In [27]:
import os
import polars as pl

def read_rttm_file(file_path):
    # Read an RTTM file and return its content as a DataFrame
    columns = ["Type", "FileID", "Channel", "StartTime", "Duration", "SpeakerType", "Confidence", "SpeakerID", "Signal"]

    with open(file_path, 'r') as file:
        lines = file.readlines()

    data = [line.strip().split()[:9] for line in lines]
    df = pl.DataFrame(data, schema=columns)

    return df

def combine_rttm_files(directory_path):
    # Combine all RTTM files in a directory into a single DataFrame
    all_dataframes = []

    for filename in os.listdir(directory_path):
        if filename.endswith(".rttm"):
            file_path = os.path.join(directory_path, filename)
            df = read_rttm_file(file_path)
            all_dataframes.append(df)

    if not all_dataframes:
        print("No .rttm files found in the specified directory.")
        return None

    combined_df = pl.concat(all_dataframes)
    return combined_df

In [28]:
# Example usage:
directory_path = "../data/speech_audio_diarized"
result_df = combine_rttm_files(directory_path)

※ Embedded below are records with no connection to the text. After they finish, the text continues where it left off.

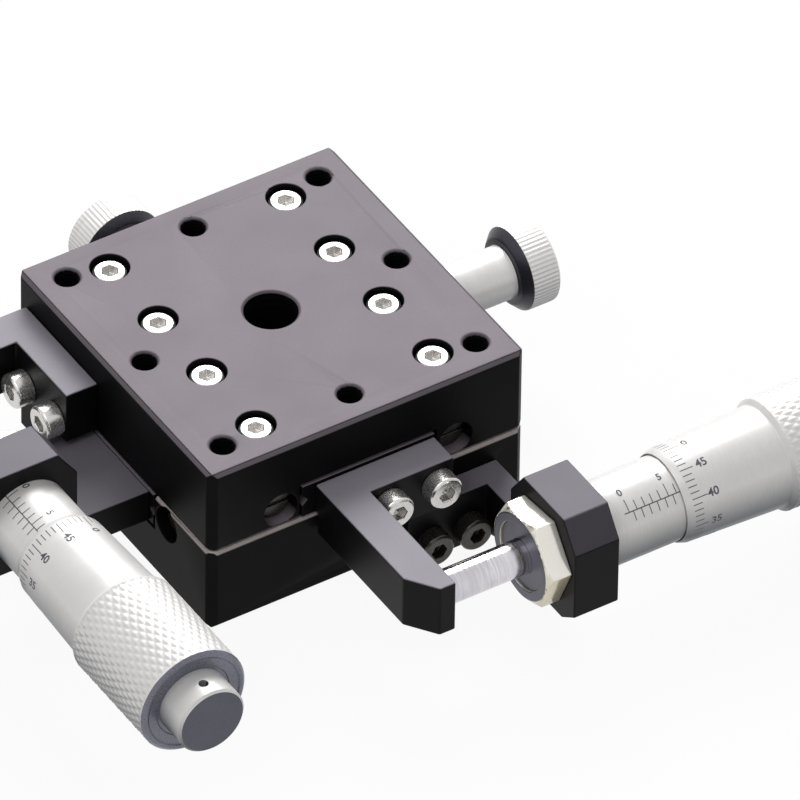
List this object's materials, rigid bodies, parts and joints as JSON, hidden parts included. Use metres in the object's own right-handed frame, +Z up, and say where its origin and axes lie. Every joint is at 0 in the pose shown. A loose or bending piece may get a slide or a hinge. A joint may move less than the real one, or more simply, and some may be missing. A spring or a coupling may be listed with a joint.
{
  "type": "manual linear stage",
  "caption": "Square two-axis linear stage on crossed-roller ways, with side micrometers on brackets, push arms and lock knobs.",
  "frame": {"origin": "centre of the base's underside", "axes": "+X out along the X micrometer, +Z up out of the table's face"},
  "size_m": [0.0995, 0.0808, 0.022],
  "materials": {
    "black_anodised": "satin black anodised",
    "ground_steel": "ground",
    "brass": "satin",
    "nickel": "satin nickel",
    "satin_chrome": "satin chrome",
    "satin_steel": "turned and knurled",
    "screw_steel": "bright",
    "hard_steel": "ground and hardened"
  },
  "bodies": {
    "base": {"base": "black_anodised", "base_rail_front": "ground_steel", "base_rail_rear": "ground_steel", "base_rail_screws": "screw_steel", "base_rail_end_screws": "screw_steel", "x_bracket": "black_anodised", "x_bracket_screws": "screw_steel", "x_sleeve": "satin_chrome", "x_clamp_nut": "nickel", "x_feed_nut": "brass", "x_base_spring_pin": "hard_steel", "x_return_spring": "hard_steel"},
    "carriage": {"carriage": "black_anodised", "x_arm": "black_anodised", "x_arm_screws": "screw_steel", "y_bracket": "black_anodised", "y_bracket_screws": "screw_steel", "y_sleeve": "satin_chrome", "y_clamp_nut": "nickel", "y_feed_nut": "brass", "x_carriage_spring_pin": "hard_steel", "y_carriage_spring_pin": "hard_steel", "y_return_spring": "hard_steel"},
    "table": {"table": "black_anodised", "table_rail_left": "ground_steel", "table_rail_right": "ground_steel", "table_rail_screws": "screw_steel", "table_rail_end_screws": "screw_steel", "y_arm": "black_anodised", "y_arm_screws": "screw_steel", "y_table_spring_pin": "hard_steel"},
    "x_ways": {"x_cage_front": "brass", "x_cage_rear": "brass", "x_rollers": "hard_steel"},
    "y_ways": {"y_cage_left": "brass", "y_cage_right": "brass", "y_rollers": "hard_steel"},
    "x_spindle": {"x_spindle": "hard_steel"},
    "y_spindle": {"y_spindle": "hard_steel"},
    "x_thimble": {"x_thimble": "satin_chrome", "x_lead_screw": "hard_steel", "x_end_cap": "satin_chrome"},
    "y_thimble": {"y_thimble": "satin_chrome", "y_lead_screw": "hard_steel", "y_end_cap": "satin_chrome"},
    "x_lock_pad": {"x_lock_pad": "brass"},
    "x_lock_knob": {"x_lock_knob": "satin_steel"},
    "y_lock_pad": {"y_lock_pad": "brass"},
    "y_lock_knob": {"y_lock_knob": "satin_steel"}
  },
  "joints": [
    {"name": "x_spindle_slide", "type": "slide", "parent": "base", "child": "x_spindle", "axis": [1, 0, 0], "range_m": [-0.00651, 0.00651]},
    {"name": "x_thimble_turn", "type": "hinge", "parent": "x_spindle", "child": "x_thimble", "pos_m": [0.03, -0.0381, 0.01171], "axis": [1, 0, 0], "range_deg": [-4687.2, 4687.2]},
    {"name": "x_slide", "type": "slide", "parent": "base", "child": "carriage", "axis": [1, 0, 0], "range_m": [-0.0065, 0.0065], "deforming": ["x_return_spring"]},
    {"name": "x_ways_slide", "type": "slide", "parent": "base", "child": "x_ways", "axis": [1, 0, 0], "range_m": [-0.00326, 0.00326]},
    {"name": "y_spindle_slide", "type": "slide", "parent": "carriage", "child": "y_spindle", "axis": [0, 1, 0], "range_m": [-0.00651, 0.00651]},
    {"name": "y_thimble_turn", "type": "hinge", "parent": "y_spindle", "child": "y_thimble", "pos_m": [-0.0359, -0.02, 0.01492], "axis": [0, -1, 0], "range_deg": [-4687.2, 4687.2]},
    {"name": "y_slide", "type": "slide", "parent": "carriage", "child": "table", "axis": [0, 1, 0], "range_m": [-0.0065, 0.0065], "deforming": ["y_return_spring"]},
    {"name": "y_ways_slide", "type": "slide", "parent": "carriage", "child": "y_ways", "axis": [0, 1, 0], "range_m": [-0.00326, 0.00326]},
    {"name": "x_lock_slide", "type": "slide", "parent": "base", "child": "x_lock_pad", "axis": [0, 1, 0], "range_m": [0, 0.0005]},
    {"name": "x_lock_turn", "type": "hinge", "parent": "x_lock_pad", "child": "x_lock_knob", "pos_m": [0, 0.025, 0.0081], "axis": [0, 1, 0], "range_deg": [0, 360.72]},
    {"name": "y_lock_slide", "type": "slide", "parent": "table", "child": "y_lock_pad", "axis": [1, 0, 0], "range_m": [0, 0.0005]},
    {"name": "y_lock_turn", "type": "hinge", "parent": "y_lock_pad", "child": "y_lock_knob", "pos_m": [0.025, 0, 0.0139], "axis": [1, 0, 0], "range_deg": [0, 360.72]}
  ],
  "couplings": [
    {"joint": "x_spindle_slide", "follows": "x_slide", "ratio": 1},
    {"joint": "x_thimble_turn", "follows": "x_slide", "rad_per_m": 12566},
    {"joint": "x_ways_slide", "follows": "x_slide", "ratio": 0.5},
    {"joint": "y_spindle_slide", "follows": "y_slide", "ratio": 1},
    {"joint": "y_thimble_turn", "follows": "y_slide", "rad_per_m": -12566},
    {"joint": "y_ways_slide", "follows": "y_slide", "ratio": 0.5},
    {"joint": "x_lock_turn", "follows": "x_lock_slide", "rad_per_m": 12566},
    {"joint": "y_lock_turn", "follows": "y_lock_slide", "rad_per_m": 12566}
  ]
}
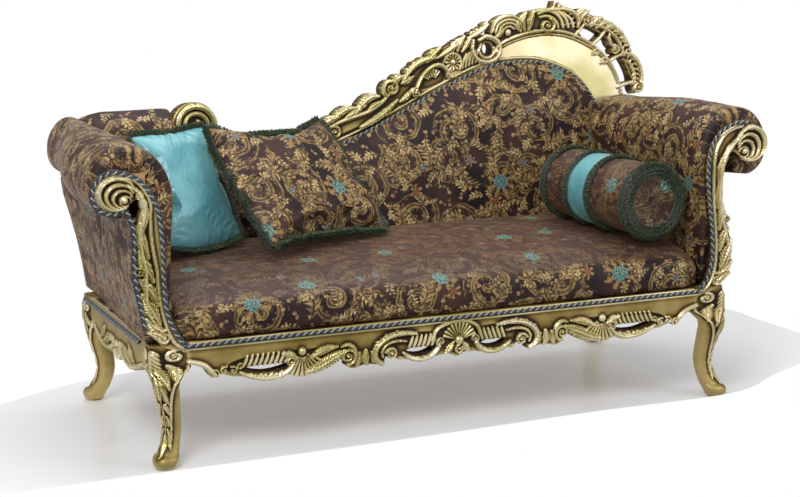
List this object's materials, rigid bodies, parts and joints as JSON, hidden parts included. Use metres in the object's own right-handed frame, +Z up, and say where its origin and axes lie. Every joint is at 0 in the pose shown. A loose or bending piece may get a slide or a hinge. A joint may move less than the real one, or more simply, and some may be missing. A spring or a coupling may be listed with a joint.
{
  "type": "chaise longue",
  "caption": "Carved and gilded chaise longue with scrolled arms, a high arched crest at one end, brocade upholstery, two loose cushions and a bolster.",
  "frame": {"origin": "on the floor under the middle of the whole piece", "axes": "+X along the seat towards the high end, +Y from the front to the back, +Z up"},
  "size_m": [1.9429, 0.8252, 1.0574],
  "materials": {
    "gilt_wood": "carved hardwood with rubbed antique gilding",
    "carcass_wood": "sawn beech, unfinished",
    "glide": "moulded glide",
    "brocade": "woven brocade, satin weave",
    "satin": "plain satin with a soft gloss",
    "cord": "twisted double cord",
    "fringe": "cut ruche fringe",
    "foam": "upholstery foam",
    "filling": "loose fibre in an inner case",
    "hessian": "plain hessian",
    "webbing": "jute webbing"
  },
  "bodies": {
    "frame": {"front_rail": "gilt_wood", "back_rail": "gilt_wood", "left_side_rail": "gilt_wood", "right_side_rail": "gilt_wood", "front_left_leg": "gilt_wood", "front_right_leg": "gilt_wood", "rear_left_leg": "gilt_wood", "rear_right_leg": "gilt_wood", "left_arm_facing": "gilt_wood", "right_arm_facing": "gilt_wood", "crest_slope": "gilt_wood", "crest_panel": "gilt_wood", "crest_cresting": "gilt_wood", "crest_volute": "gilt_wood", "left_arm_front_post": "carcass_wood", "right_arm_front_post": "carcass_wood", "left_arm_top_rail": "carcass_wood", "right_arm_top_rail": "carcass_wood", "left_arm_tack_rail": "carcass_wood", "right_arm_tack_rail": "carcass_wood", "right_back_post": "carcass_wood", "left_back_post": "carcass_wood", "low_back_upright": "carcass_wood", "high_back_upright": "carcass_wood", "low_back_top_rail": "carcass_wood", "low_back_post": "carcass_wood", "seat_cross_rails": "carcass_wood", "corner_blocks": "carcass_wood", "foot_glides": "glide", "right_arm_pad": "brocade", "left_arm_pad": "brocade", "low_back_pad": "brocade", "seat_cover": "brocade", "back_pad": "brocade", "right_outside_panel": "brocade", "left_outside_panel": "brocade", "low_back_outside_panel": "brocade", "outside_back_panel": "brocade", "right_arm_gimp": "cord", "left_arm_gimp": "cord", "back_gimp": "cord", "seat_gimp": "cord", "left_side_gimp": "cord", "right_side_gimp": "cord", "seat_foam": "foam", "seat_hessian": "hessian", "dust_cover": "hessian", "seat_webbing_lengthwise": "webbing", "seat_webbing_crosswise": "webbing", "back_webbing": "webbing"},
    "satin_cushion": {"satin_cushion_cover": "satin", "satin_cushion_filling": "filling", "satin_cushion_fringe": "fringe"},
    "brocade_cushion": {"brocade_cushion_cover": "brocade", "brocade_cushion_filling": "filling", "brocade_cushion_fringe": "fringe"},
    "bolster": {"bolster_cover": "brocade", "bolster_filling": "filling", "bolster_satin_band": "satin", "bolster_fringes": "fringe"}
  },
  "joints": [
    {"name": "satin_cushion_lift", "type": "slide", "parent": "frame", "child": "satin_cushion", "axis": [0, 0, 1], "range_m": [0, 0.025]},
    {"name": "brocade_cushion_lift", "type": "slide", "parent": "frame", "child": "brocade_cushion", "axis": [0.3156, -0.6538, 0.6877], "range_m": [0, 0.5]},
    {"name": "bolster_lift", "type": "slide", "parent": "frame", "child": "bolster", "axis": [0, 0, 1], "range_m": [0, 0.5]}
  ]
}
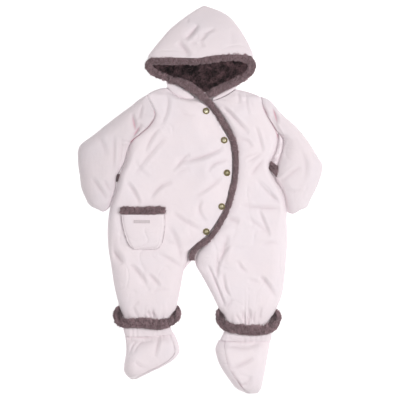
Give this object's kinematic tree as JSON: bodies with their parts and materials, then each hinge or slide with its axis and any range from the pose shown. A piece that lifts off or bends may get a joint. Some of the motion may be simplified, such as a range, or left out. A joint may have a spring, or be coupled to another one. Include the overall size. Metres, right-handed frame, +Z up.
{
  "type": "baby snowsuit",
  "caption": "Padded one-piece baby suit laid flat, with a pointed hood, pile edging, a curved wrap front with snaps, mitten ends, a pocket and bootees.",
  "frame": {"origin": "under the middle of the laid suit, on the surface that it lies on", "axes": "+Y from the feet to the hood, +X to the wearer's left, +Z up out of the front"},
  "size_m": [0.4884, 0.774, 0.0433],
  "materials": {
    "shell": "pale pink close-woven microfibre, soft sheen",
    "fur": "short dense grey-brown pile",
    "lining": "dark grey-brown pile",
    "tape": "plain woven tape, blank",
    "brass": "polished, slightly aged",
    "brass_rim": "dark aged"
  },
  "bodies": {
    "root": {"back_right": "shell", "back_left": "shell", "front_right": "shell", "front_left": "shell", "sleeve_right_front": "shell", "sleeve_right_back": "shell", "sleeve_left_front": "shell", "sleeve_left_back": "shell", "cuff_left_casing": "shell", "cuff_left_fur": "fur", "cuff_right_fur": "fur", "hood_right": "shell", "hood_left": "shell", "hood_lining": "lining", "hood_trim": "fur", "collar_right": "shell", "collar_left": "shell", "front_trim": "fur", "leg_right_trim": "fur", "leg_left_trim": "fur", "bootee_right_band": "shell", "bootee_right_upper": "shell", "bootee_right_under": "shell", "bootee_right_sole": "shell", "bootee_left_band": "shell", "bootee_left_upper": "shell", "bootee_left_under": "shell", "bootee_left_sole": "shell", "pocket": "shell", "pocket_trim": "fur", "pocket_label": "tape", "snap_1": "brass", "snap_2": "brass", "snap_3": "brass", "snap_4": "brass", "snap_5": "brass", "snap_1_ring": "brass_rim", "snap_2_ring": "brass_rim", "snap_3_ring": "brass_rim", "snap_4_ring": "brass_rim", "snap_5_ring": "brass_rim"}
  },
  "joints": []
}
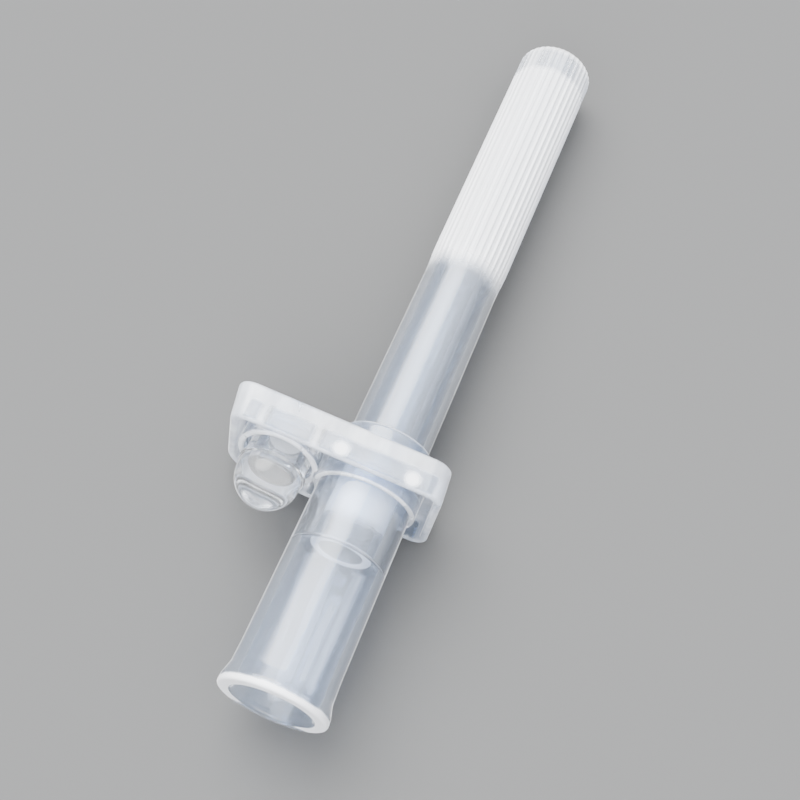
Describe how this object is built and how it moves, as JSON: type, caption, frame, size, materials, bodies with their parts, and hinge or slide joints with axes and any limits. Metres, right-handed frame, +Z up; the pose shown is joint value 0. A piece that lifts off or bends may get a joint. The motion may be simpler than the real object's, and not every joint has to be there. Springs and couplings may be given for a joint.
{
  "type": "saliva ejector tip",
  "caption": "Clear moulded suction tip: flared hose socket, cross plate with a domed vent plug on a side boss, hollow tip tube and a ribbed closed sheath.",
  "frame": {"origin": "centre of the footprint, on the surface that the part rests on when it lies on its plate edge and sheath end", "axes": "+Y runs along the part from the hose socket towards the sheath's closed end, +Z up, +X towards the plate's short end; the tube itself slopes down to the sheath's end by 2.59 degrees"},
  "size_m": [0.022, 0.0792, 0.013],
  "materials": {
    "clear_socket": "clear, glossy moulded plastic",
    "milky_plate": "slightly milky, glossy moulded plastic",
    "clear_tip": "clear moulded plastic",
    "filter_membrane": "matte porous membrane",
    "clear_plug": "glass-clear, polished moulded plastic",
    "hazy_sheath": "slightly hazy moulded plastic, satin on the fine ribs"
  },
  "bodies": {
    "fitting": {"hose_socket": "clear_socket", "cross_plate": "milky_plate", "tip_tube": "clear_tip", "vent_filter": "filter_membrane"},
    "vent_plug": {"vent_plug": "clear_plug"},
    "sheath": {"sheath": "hazy_sheath"}
  },
  "joints": [
    {"name": "sheath_pull", "type": "slide", "parent": "fitting", "child": "sheath", "axis": [0, 0.999, -0.0451], "range_m": [0, 0.03]},
    {"name": "plug_pull", "type": "slide", "parent": "fitting", "child": "vent_plug", "axis": [0, -0.9796, 0.2008], "range_m": [0, 0.004]}
  ]
}
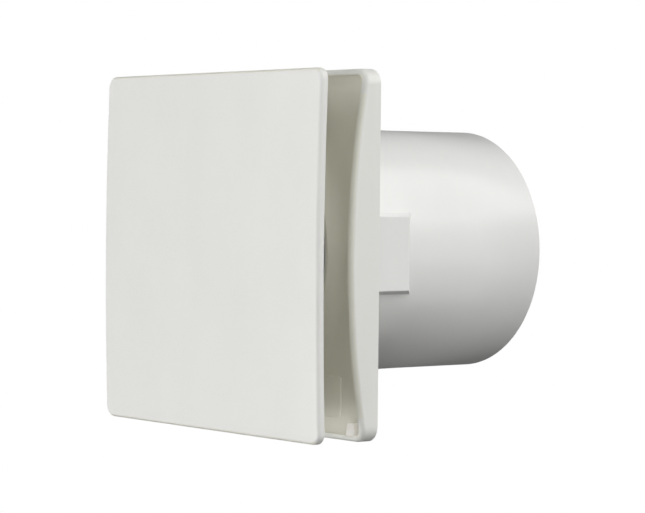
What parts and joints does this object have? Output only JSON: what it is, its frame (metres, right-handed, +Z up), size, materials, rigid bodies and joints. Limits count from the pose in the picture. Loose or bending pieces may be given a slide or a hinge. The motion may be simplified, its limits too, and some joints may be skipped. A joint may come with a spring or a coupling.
{
  "type": "bathroom extractor fan",
  "caption": "Wall-mounted axial extractor fan with a square panel stood off a shallow bowed frame and a round duct spigot behind.",
  "frame": {"origin": "centre of the four wall fixing holes, on the duct's axis in the plane of the wall", "axes": "+Y along the duct, into the wall; -Y faces the room; +Z up; +X to the right as seen from the room"},
  "size_m": [0.1412, 0.1339, 0.1412],
  "materials": {
    "white_abs": "slightly warm white moulded ABS, soft gloss",
    "impeller_plastic": "white moulded plastic, satin",
    "flap_plastic": "thin white moulded plastic, satin",
    "zinc_steel": "bright zinc-plated steel",
    "ground_steel": "ground bearing and shaft steel",
    "spring_steel": "drawn stainless spring wire",
    "lamination_steel": "stacked electrical steel sheet",
    "rotor_metal": "die-cast cage in a steel core",
    "copper_winding": "enamelled copper wire",
    "terminal_nylon": "natural nylon",
    "brass_terminal": "plated brass",
    "grommet_rubber": "black soft rubber",
    "lead_sheath": "white PVC sheath",
    "lens_plastic": "translucent pale pink plastic",
    "lamp_glass": "clear glass with an orange electrode glow when lit"
  },
  "bodies": {
    "casing": {"front_frame": "white_abs", "duct_casing": "white_abs", "casing_screws": "zinc_steel", "motor_front_cap": "zinc_steel", "motor_rear_cap": "zinc_steel", "motor_can": "zinc_steel", "front_bearing": "ground_steel", "rear_bearing": "ground_steel", "lamination_stack": "lamination_steel", "windings": "copper_winding", "motor_carrier": "white_abs", "motor_screws": "zinc_steel", "shutter_seat": "white_abs", "shutter_spindle": "ground_steel", "spring_coil": "spring_steel", "terminal_cover": "white_abs", "terminal_cover_screw": "zinc_steel", "terminal_block": "terminal_nylon", "terminal_screws": "brass_terminal", "cable_clamp": "terminal_nylon", "cable_clamp_screws": "zinc_steel", "cable_grommet": "grommet_rubber", "motor_lead": "lead_sheath", "pilot_cover": "white_abs", "pilot_lens": "lens_plastic", "pilot_lamp": "lamp_glass"},
    "panel": {"front_panel": "white_abs"},
    "impeller": {"impeller": "impeller_plastic", "motor_shaft": "ground_steel", "rotor": "rotor_metal"},
    "right_flap": {"right_flap": "flap_plastic", "right_spring_leg": "spring_steel"},
    "left_flap": {"left_flap": "flap_plastic", "left_spring_leg": "spring_steel"}
  },
  "joints": [
    {"name": "panel_pull", "type": "slide", "parent": "casing", "child": "panel", "axis": [0, -1, 0], "range_m": [0, 0.05]},
    {"name": "impeller_spin", "type": "hinge", "parent": "casing", "child": "impeller", "pos_m": [0, 0.03, 0], "axis": [0, 1, 0], "continuous": true},
    {"name": "right_flap_swing", "type": "hinge", "parent": "casing", "child": "right_flap", "pos_m": [0, 0.0582, 0], "axis": [0, 0, 1], "range_deg": [0, 70], "stiffness_Nm_per_rad": 0.0012, "springref_deg": -17.19},
    {"name": "left_flap_swing", "type": "hinge", "parent": "casing", "child": "left_flap", "pos_m": [0, 0.0582, 0], "axis": [0, 0, -1], "range_deg": [0, 70], "stiffness_Nm_per_rad": 0.0012, "springref_deg": -17.19}
  ]
}
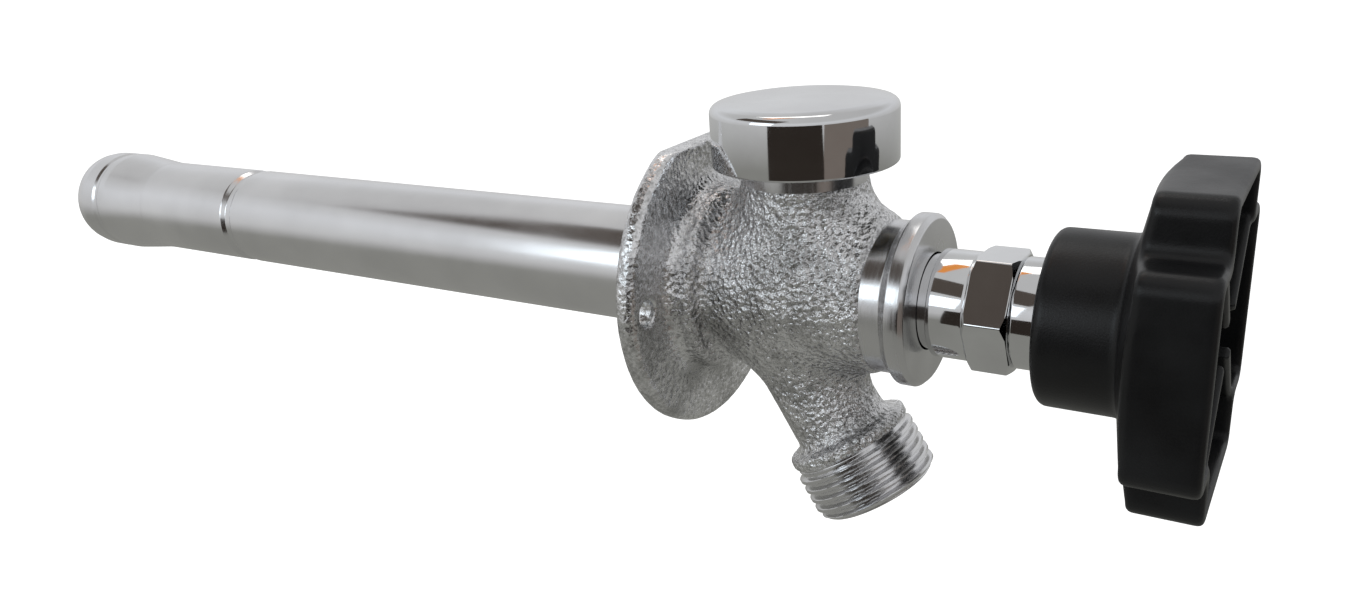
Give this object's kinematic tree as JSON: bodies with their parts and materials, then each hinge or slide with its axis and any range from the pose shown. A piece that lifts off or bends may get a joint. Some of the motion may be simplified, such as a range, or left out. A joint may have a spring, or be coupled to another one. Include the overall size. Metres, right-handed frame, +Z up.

# If result_df is not None, you can now work with the combined DataFrame.
if result_df is not None:
    print(result_df.head())
    # Perform any additional operations on the DataFrame as needed.

shape: (5, 9)
┌─────────┬─────────────┬─────────┬───────────┬───┬─────────────┬────────────┬────────────┬────────┐
│ Type    ┆ FileID      ┆ Channel ┆ StartTime ┆ … ┆ SpeakerType ┆ Confidence ┆ SpeakerID  ┆ Signal │
│ ---     ┆ ---         ┆ ---     ┆ ---       ┆   ┆ ---         ┆ ---        ┆ ---        ┆ ---    │
│ str     ┆ str         ┆ str     ┆ str       ┆   ┆ str         ┆ str        ┆ str        ┆ str    │
╞═════════╪═════════════╪═════════╪═══════════╪═══╪═════════════╪════════════╪════════════╪════════╡
│ SPEAKER ┆ Bush_vs_Gor ┆ 1       ┆ 7.513     ┆ … ┆ <NA>        ┆ <NA>       ┆ SPEAKER_02 ┆ <NA>   │
│         ┆ e_The_third ┆         ┆           ┆   ┆             ┆            ┆            ┆        │
│         ┆ _2000_pres… ┆         ┆           ┆   ┆             ┆            ┆            ┆        │
│ SPEAKER ┆ Bush_vs_Gor ┆ 1       ┆ 19.194    ┆ … ┆ <NA>        ┆ <NA>       ┆ SPEAKER_02 ┆ <NA>   │
│         ┆ e_The_third ┆         ┆           ┆   ┆             ┆            

In [33]:
df = (
    result_df
    .select(pl.col("FileID", "SpeakerID"), pl.col("StartTime", "Duration").cast(pl.Float32))
    .rename({"FileID": "file_id", "StartTime": "start", "Duration": "duration", "SpeakerID": "speaker_est"})
    .with_columns((pl.col("start") + pl.col("duration")).alias("end"))
)

In [39]:
df.head()
df.shape

(13090, 5)

In [41]:
df.write_csv("../data/speech_validation.csv")